Frequently Asked Quesitons

Q1: How do games improve learning compared to traditional methods?

Games improve learning by transforming it into an active process. They utilize principles like Constructivist Learning Theory, allowing learners to build their own understanding through experimentation, and integrate Active Recall and Spaced Repetition to strengthen memory retention.

Q2: What is "Active Recall" and how do games use it?

Active Recall is the process of retrieving information from memory without external cues. Games use it through quizzes, puzzles, and challenges that require players to recall information to progress, making the learning process more effective and lasting.

Q3: How does "Spaced Repetition" apply to game-based learning?

Spaced Repetition involves reviewing information at increasing intervals to improve long-term memory. Games naturally incorporate this through daily challenges, recurring events, or repeated exposure to concepts over time, reinforcing knowledge organically.

Q4: Can game-based learning be applied to any subject or skill?

Yes, the principles of game-based learning are highly adaptable.
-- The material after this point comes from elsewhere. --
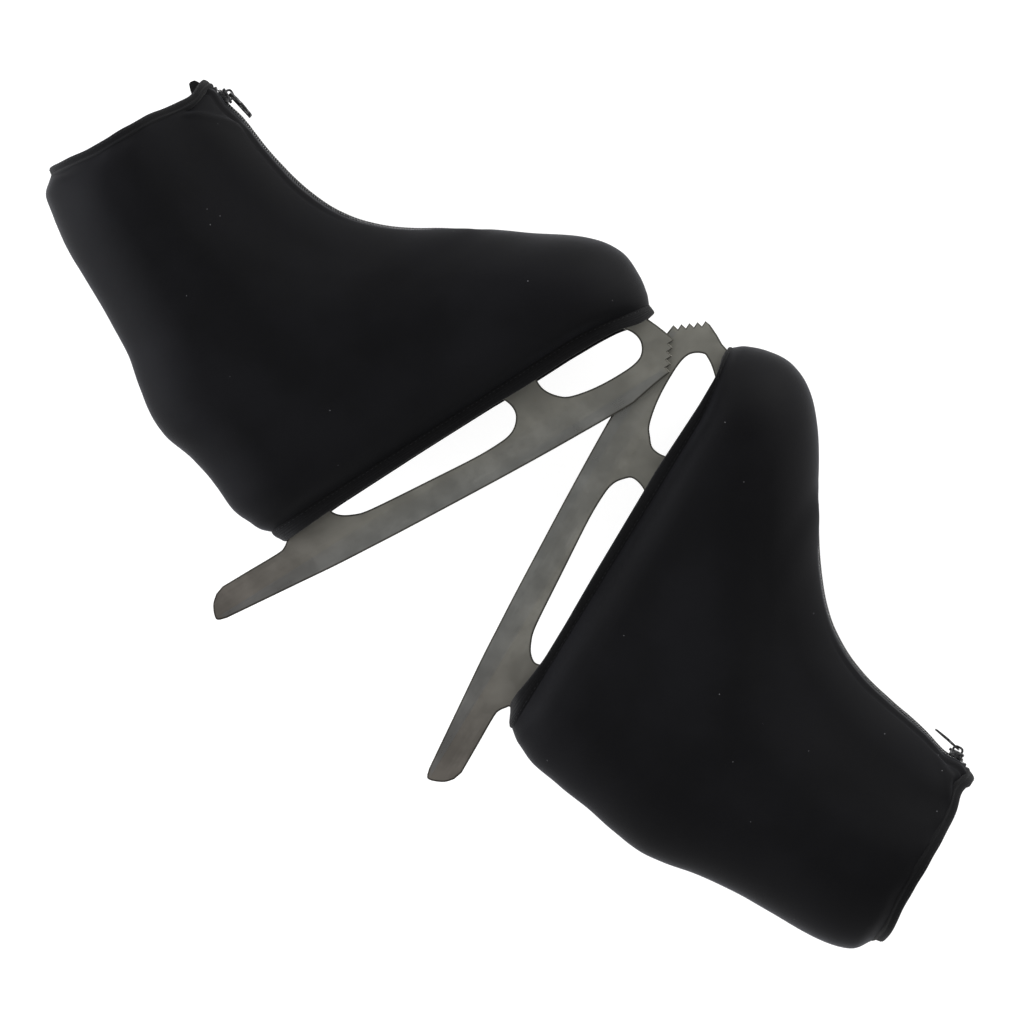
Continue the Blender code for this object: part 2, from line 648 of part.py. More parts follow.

From corporate training simulations to educational apps for children, games can be designed to teach a wide array of subjects and develop diverse skills, leveraging their inherent engagement factors. For a deeper look at how gamification psychology can drive engagement in various fields, explore our related content.

Q5: Are there specific types of games best for learning?

While many games can have learning benefits, those specifically designed with educational objectives in mind often utilize interactive simulations, puzzles, and scenario-based challenges to effectively teach concepts and foster critical thinking. These experiences can also significantly boost focus & mental wellness by providing engaging, short bursts of mental activity.